Avocados: a healthy source of fats, a brunch staple, and, apparently, the reason millennials will never get on the property ladder.
But according to a Michelin-starred chef, there’s a dark side to avocados and we should actually stop eating them because of it.
Top Irish chef JP McMahon, who owns Michelin star restaurants Aniar and Tartare, says avocados are “the blood diamonds of Mexico.”
According to McMahon, restaurants should stop serving them and we should replace the fruit with Jerusalem artichokes.
“I don’t use them because of the impact they have on the countries that they are coming from — deforestation in Chile, violence in Mexico,” he told the Irish Independent.
“For me, they are akin to battery chickens. I think Irish restaurants should make a conscious effort to not use avocados or at least reduce the amount they use. You can get Fair Trade avocados but most are not produced this way.”
McMahon is imploring not just restaurants but the public to stop eating them.
“Change won’t happen unless consumers avoid them,” he continued. “We don’t use any in our restaurants. There are plenty of alternatives. We have Jerusalem artichokes (as an alternative to avocados) with hollandaise in our brunch menu in Tartare at the moment.”
Despite the fact that the avocado is one of the trendiest and most popular foods of the moment — there are restaurants dedicated to the fruit both in New York (Avocaderia) and London (Avobar) — an increasing number of eateries have removed the so-called superfood from their menus in recent months.

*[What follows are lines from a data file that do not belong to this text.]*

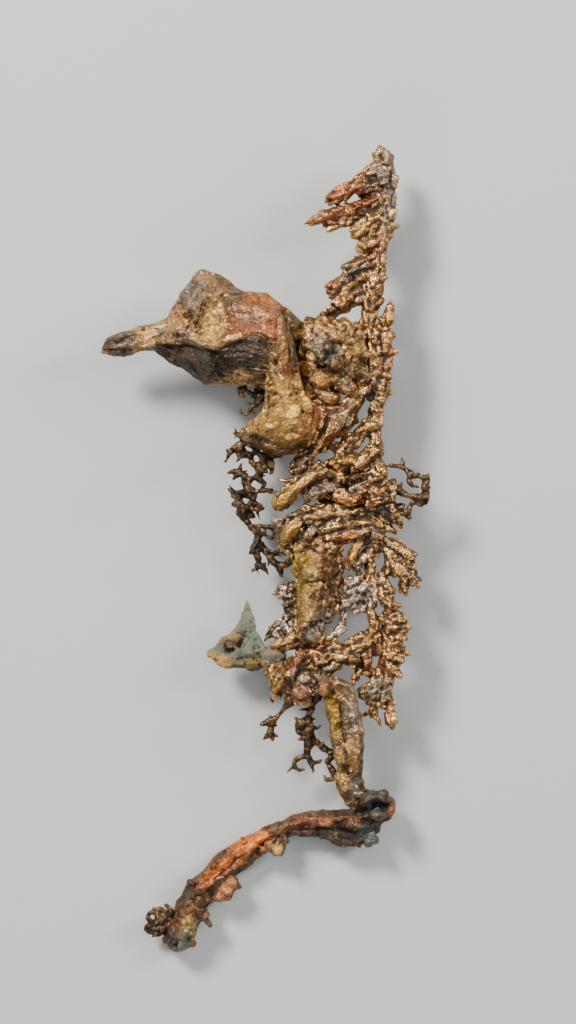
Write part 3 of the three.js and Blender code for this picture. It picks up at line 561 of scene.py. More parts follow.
# Each line is (height, width, places) in millimetres: a crest, or a fold where the height is
# below 0.
LOBE_CREASES = (
    (1.7, 0.6, [(-14.7, 43.4), (-12.8, 46.8), (-10.6, 50.2)]),
    (-1.1, 0.7, [(-16, 44), (-14, 47.4), (-12, 50.8)]),
    (0.8, 0.6, [(-12.8, 56), (-12.2, 53), (-10.6, 50.2), (-8.8, 51), (-7.4, 49.8), (-6.4, 48.4),
                (-4.2, 48), (-1, 48), (1, 47.6), (2.4, 46.4)]),
    (0.6, 0.5, [(-19, 47), (-17.2, 50.2), (-15.4, 52.8)]),
    (0.5, 0.5, [(-16.6, 51.5), (-14.6, 50), (-13.2, 52.8), (-12.6, 55)]),
    (0.5, 0.4, [(-17.4, 48.6), (-15.8, 45.6), (-16.4, 43.6)]),
    (0.6, 0.5, [(-10.6, 50.2), (-8.4, 48.6), (-7.8, 46), (-8.3, 43.6), (-7, 42.4)]),
    (0.9, 0.45, [(-22, 42.2), (-18.5, 42), (-15, 42.2), (-12.5, 41), (-10, 40.6), (-7, 42.2),
                 (-4, 43), (-1.4, 43.6), (1.4, 42.4)]),
    (-0.7, 0.6, [(-20, 41), (-15.5, 40.9), (-12.5, 39.9), (-10, 39.4), (-7, 40.8), (-3, 41.8)]),
    (0.7, 0.5, [(-31.6, 42.2), (-29, 43), (-26.5, 43.4), (-23, 44), (-20.5, 45)]),
    (0.6, 0.4, [(-31.8, 40.6), (-29, 41), (-26.5, 41.6), (-24.5, 41.4), (-21.5, 42)]),
    (-0.6, 0.4, [(-32.4, 40.6), (-30, 40.2), (-27, 40.4)]),
    (0.5, 0.4, [(-12.5, 33.8), (-10.4, 36.6), (-9.6, 39)]),
    (0.4, 0.4, [(-19, 38.4), (-16.6, 39.6), (-13.6, 38.2)]),
    (0.6, 0.5, [(3, 46.2), (3.6, 42), (4.2, 38), (3.6, 34.6)]),
    (-0.5, 0.35, [(4, 46.4), (4.7, 42), (5, 38)]),
    (0.6, 0.5, [(0.6, 40), (1.2, 36.4), (0.2, 33)]),
    (0.5, 0.5, [(-4.4, 24.4), (-1.6, 24), (1.6, 22.4), (5, 22.6), (8, 24)]),
)
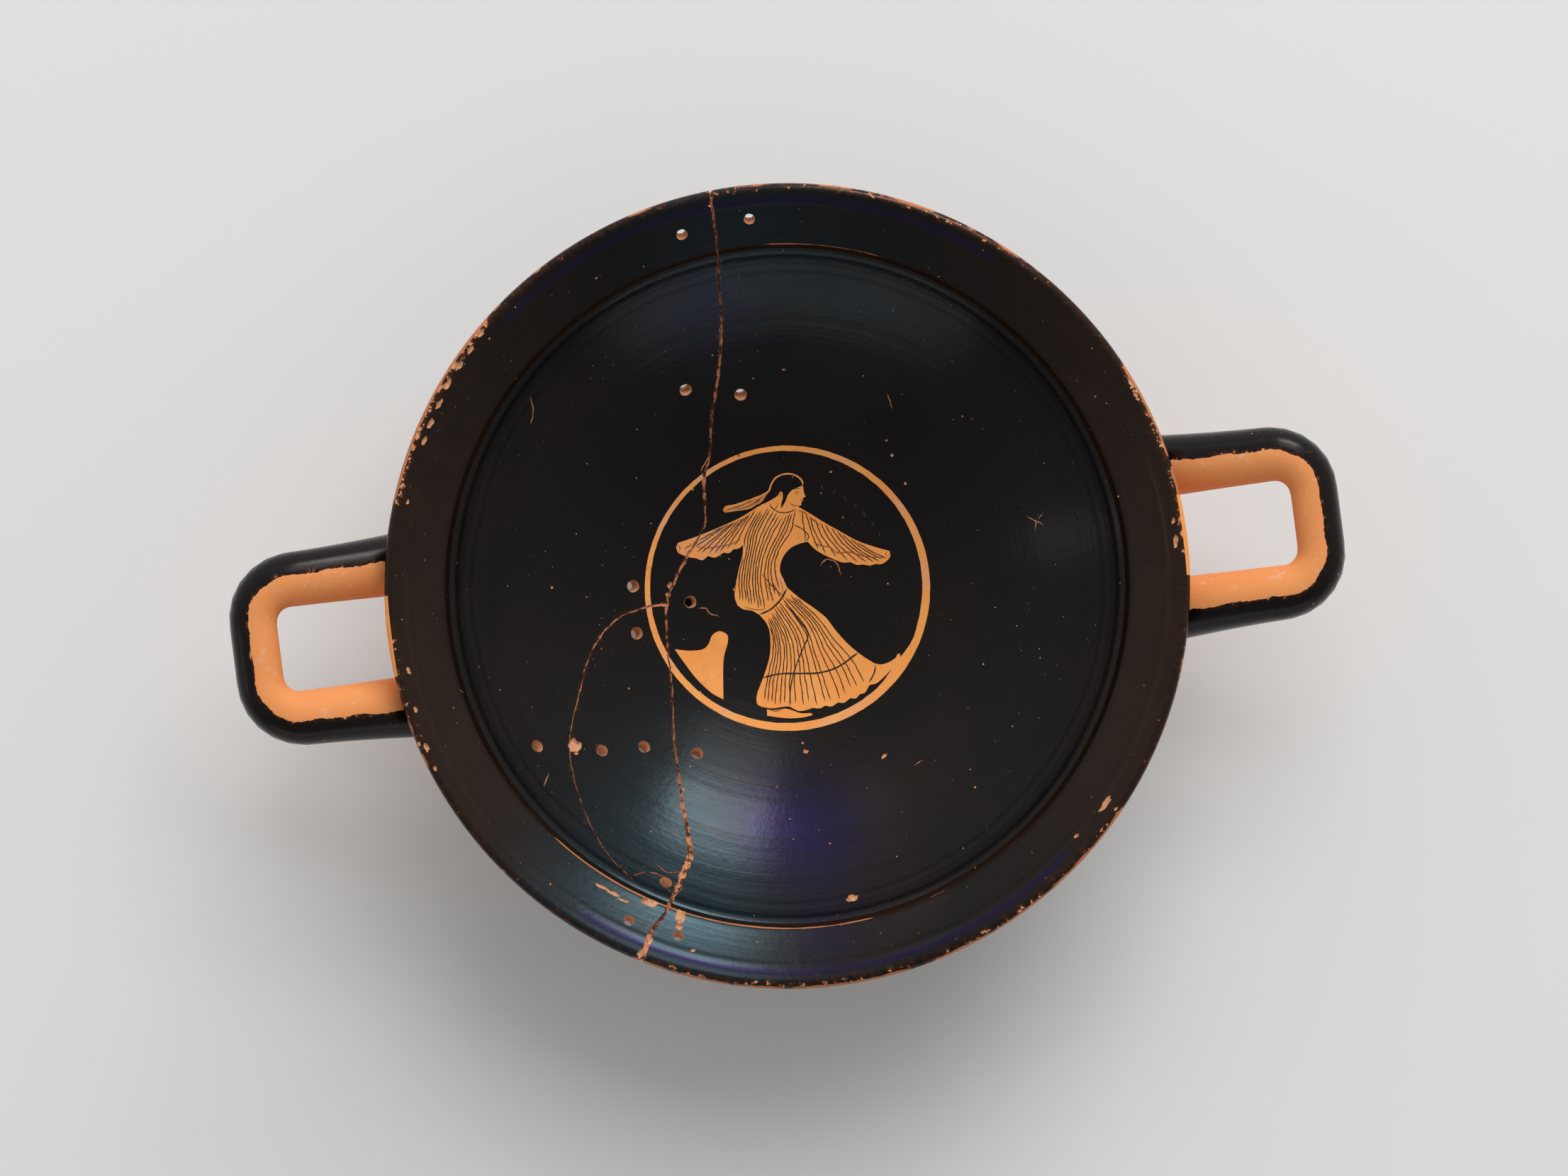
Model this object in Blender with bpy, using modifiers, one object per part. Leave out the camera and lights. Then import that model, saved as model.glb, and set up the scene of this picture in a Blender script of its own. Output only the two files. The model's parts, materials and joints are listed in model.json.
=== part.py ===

Wild Strawberry Cafe in Buckinghamshire, UK, for example, last week announced it would no longer serve avocados.
“The Western world’s obsession with avocado has been placing unprecedented demand on avocado farmers, pushing up prices to the point where there are even reports of Mexican drug cartels controlling lucrative exports,” the cafe wrote on its Instagram page.
“Forests are being thinned out to make way for avocado plantations. Intensive farming on this scale contributes to greenhouse emissions by its very nature and places pressure on local water supplies.”
However, not everyone is convinced we need to stop eating our beloved avocados immediately, with some restaurateurs pointing out that there are lots of foods, from beef to almonds, which are not always produced sustainably.
“I don’t think we should get too distracted by some cafes that may be banning it,” said Dan Crossley, executive director of Food Ethics Council, an English charity.
“It does raise interesting and important questions on where we get our food from… but I don’t think a wide-scale ban of any particular product will solve the problems we have.”